Records provided:
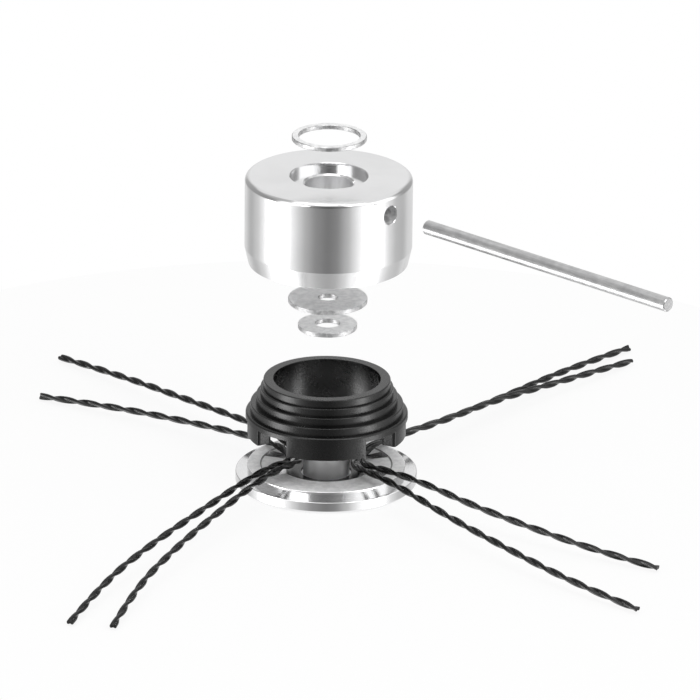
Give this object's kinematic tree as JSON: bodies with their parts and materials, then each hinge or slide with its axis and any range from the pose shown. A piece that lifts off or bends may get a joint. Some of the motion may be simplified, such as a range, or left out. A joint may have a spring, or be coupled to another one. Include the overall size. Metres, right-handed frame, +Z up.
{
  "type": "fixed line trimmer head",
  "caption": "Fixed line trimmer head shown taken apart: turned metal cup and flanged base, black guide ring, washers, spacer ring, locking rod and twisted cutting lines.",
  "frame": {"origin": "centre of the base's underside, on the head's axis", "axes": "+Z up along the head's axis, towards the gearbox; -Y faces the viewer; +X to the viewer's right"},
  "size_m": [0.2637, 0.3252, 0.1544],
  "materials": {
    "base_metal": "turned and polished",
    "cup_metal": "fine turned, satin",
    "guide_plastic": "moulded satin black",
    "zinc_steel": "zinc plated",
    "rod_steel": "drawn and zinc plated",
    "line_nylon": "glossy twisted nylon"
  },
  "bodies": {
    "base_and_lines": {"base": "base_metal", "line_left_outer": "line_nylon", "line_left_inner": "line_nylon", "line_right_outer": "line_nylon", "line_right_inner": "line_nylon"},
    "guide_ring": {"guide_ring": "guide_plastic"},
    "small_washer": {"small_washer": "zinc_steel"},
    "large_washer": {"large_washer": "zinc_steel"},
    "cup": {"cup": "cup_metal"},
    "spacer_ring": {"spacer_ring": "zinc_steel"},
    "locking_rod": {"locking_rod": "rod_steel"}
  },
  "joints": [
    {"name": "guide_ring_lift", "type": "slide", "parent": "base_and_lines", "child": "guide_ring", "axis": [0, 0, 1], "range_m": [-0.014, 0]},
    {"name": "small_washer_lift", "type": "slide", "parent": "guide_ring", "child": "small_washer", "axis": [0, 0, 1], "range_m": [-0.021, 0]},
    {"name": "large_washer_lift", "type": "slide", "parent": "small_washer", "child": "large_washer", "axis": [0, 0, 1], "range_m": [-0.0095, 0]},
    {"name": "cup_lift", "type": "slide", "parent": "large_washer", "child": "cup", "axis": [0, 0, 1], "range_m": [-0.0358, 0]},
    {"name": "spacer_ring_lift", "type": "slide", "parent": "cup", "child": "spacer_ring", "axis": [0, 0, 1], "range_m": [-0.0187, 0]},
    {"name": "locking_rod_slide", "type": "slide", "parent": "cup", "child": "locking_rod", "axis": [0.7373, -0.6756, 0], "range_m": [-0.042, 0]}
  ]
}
* * *
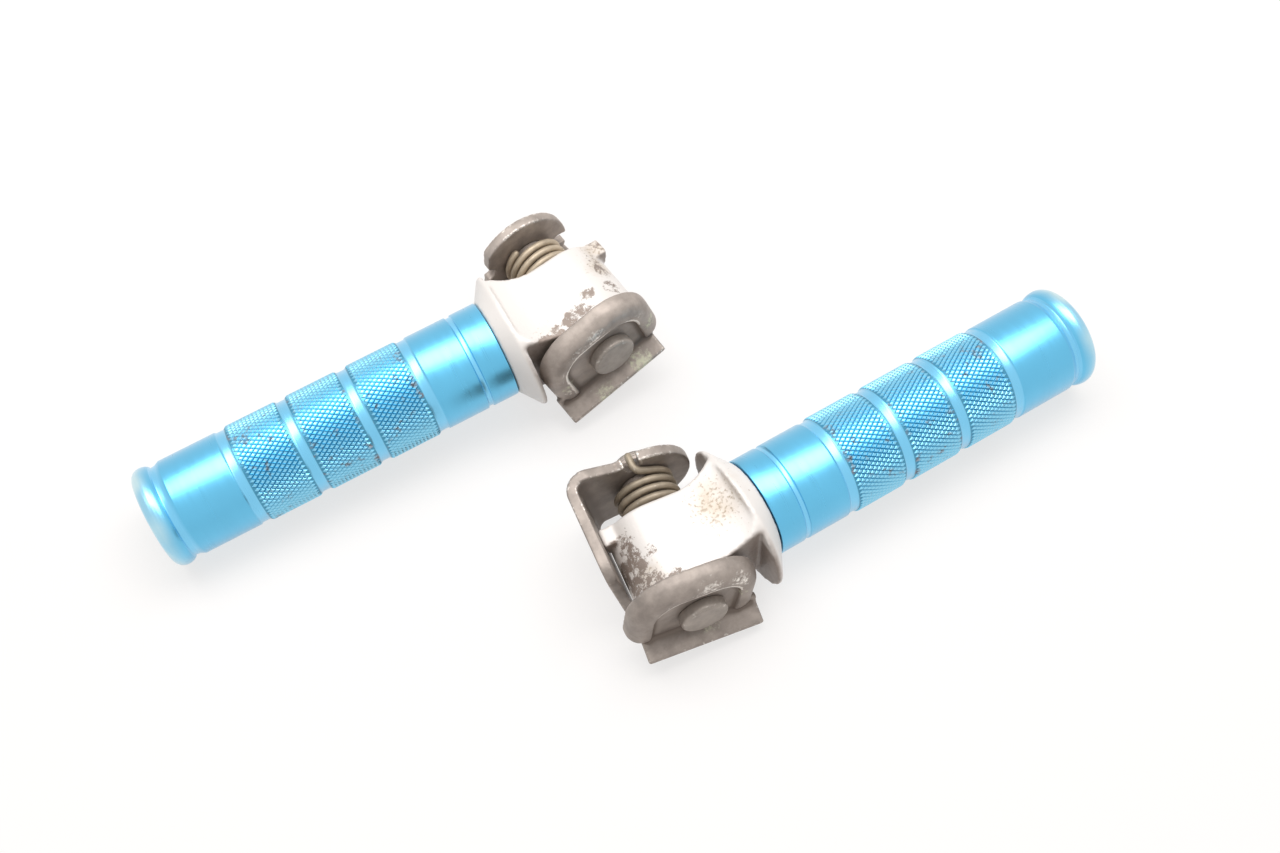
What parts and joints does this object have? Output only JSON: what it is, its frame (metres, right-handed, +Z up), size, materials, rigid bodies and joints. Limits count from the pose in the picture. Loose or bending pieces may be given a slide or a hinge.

Written task: Using the entries above, return each line in which the word "joints" occurs.

Result:
  "joints": [
What parts and joints does this object have? Output only JSON: what it is, its frame (metres, right-handed, +Z up), size, materials, rigid bodies and joints. Limits count from the pose in the picture. Loose or bending pieces may be given a slide or a hinge.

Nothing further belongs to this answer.